Show HN: A local-first, reversible PII scrubber for AI workflows

23 pointsposted 11 hours ago
by tjruesch

5 Comments

minixalpha

13 minutes ago

I'd like to know if there's a tool that can automatically replace sensitive information before I paste content into ChatGPT, and then automatically restore the sensitive information when I copy the results from ChatGPT. The logic for both "replacement" and "restoration" should be handled locally on my computer.

welcome_dragon

2 hours ago

Reversible as in you can re-identify? That sounds not secure

bigiain

44 minutes ago

The post discusses that:

Security First

Because the “PII Map” (the link between ID:1 and John Smith) effectively is the PII, we treat it as sensitive material.

The library includes a crypto module that forces AES-256-GCM encryption for the mapping table. The raw PII never leaves the local memory space, and the state object that persists between the masking and rehydration steps is encrypted at rest.
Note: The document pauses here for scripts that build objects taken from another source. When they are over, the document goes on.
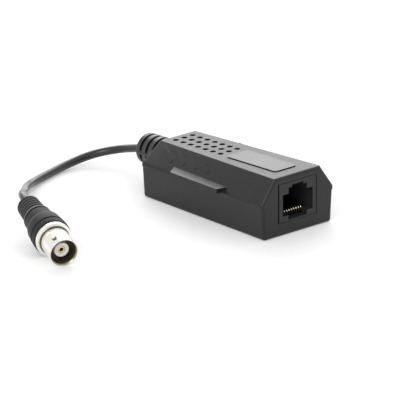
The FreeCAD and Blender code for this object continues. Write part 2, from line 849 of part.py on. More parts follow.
# Contacts: eight wires. Each comes up through the board, runs forward in the comb slot,
# turns over at the front and rises back into the mouth as a spring.
contact_low = number(f"{MOUTH_FLOOR} - comb_depth + contact_width")
contact_turn = number(f"{JACK_FRONT} - contact_inset")
contact_foot = number(f"{BOARD_TOP} - board_wall - pin_tail")
contact_tip = number(f"{JACK_FRONT} - mouth_depth + contact_reach")
contact_bend = number("contact_bend")
contact_step = number("contact_step")
contacts = []
pin_places = []
for index in range(CONTACTS):
    along = f"{JACK_REAR} + pin_row + {index % 2} * pin_row_pitch"
    aside = f"({index} - ({CONTACTS} - 1) / 2) * contact_pitch"
    pin_places.append((along, aside))
    side = number(aside)
    route = [
        Vector(number(along), side, contact_foot),
        Vector(number(along), side, contact_low),
        Vector(contact_turn, side, contact_low),
        Vector(contact_turn - contact_bend, side, contact_low + contact_step),
        Vector(contact_tip, side, contact_low + number("contact_rise")),
    ]
    wire = tube(wire_path(route, contact_bend), number("contact_width"))
    contacts.append(shaped(f"contact_{index}", wire))
jack_contacts = group("jack_contacts", contacts)

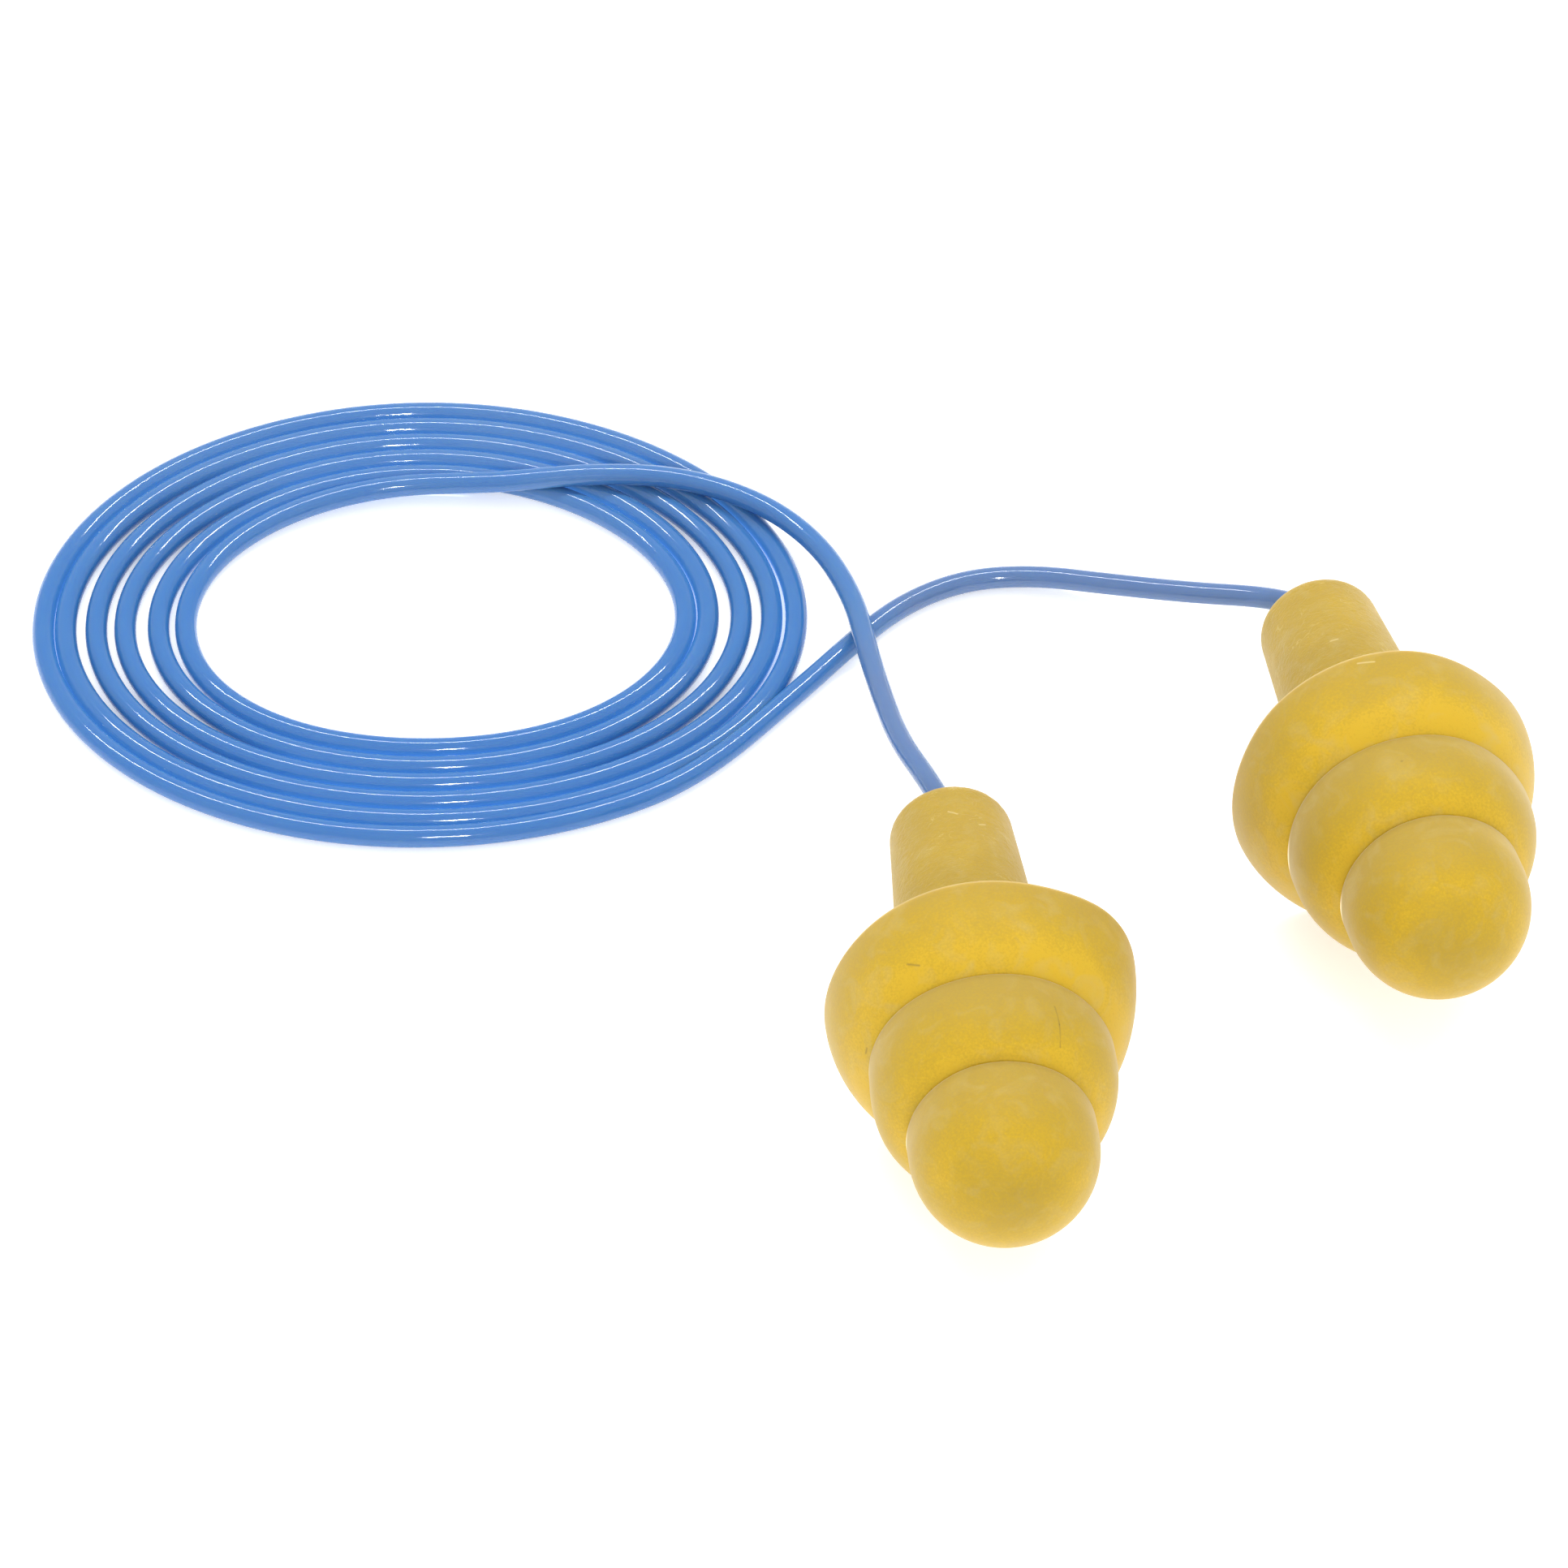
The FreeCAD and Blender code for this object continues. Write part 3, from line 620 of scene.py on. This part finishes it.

I've bookmarked this for inspiration for a medium/long term project I am considering building. I'd like to be able to take dumps of our production database and automatically (one way) anonymize it. Replacing all names with meaningless but semantically representative placeholders (gender matching where obvious - Alice, Bob, Mallory, Eve, Trent perhaps, and gender neutral like Jamie or Alex when suitable). Use similar techniques to rewrite email addresses (alice@example.org, bob@example.com, mallory@example.net) and addresses/placenames/whatever else can be pulled out with Named Entity Recognition. I suspect I'll in general be able to do a higher accuracy version of this, since I'll have an understanding of the database structure and we're already in the process of adding metadata about table and column data sensitivity. I will definitely be checking out the regexes and NER models used here.

fluidcruft

44 minutes ago

My hope is it means it assigns coded identifiers and the key remains local. When the document returns, the identifiers can be restored. So the PII itself never leaves the premises.

handfuloflight

2 hours ago

This is an awesome share and development. Kudos!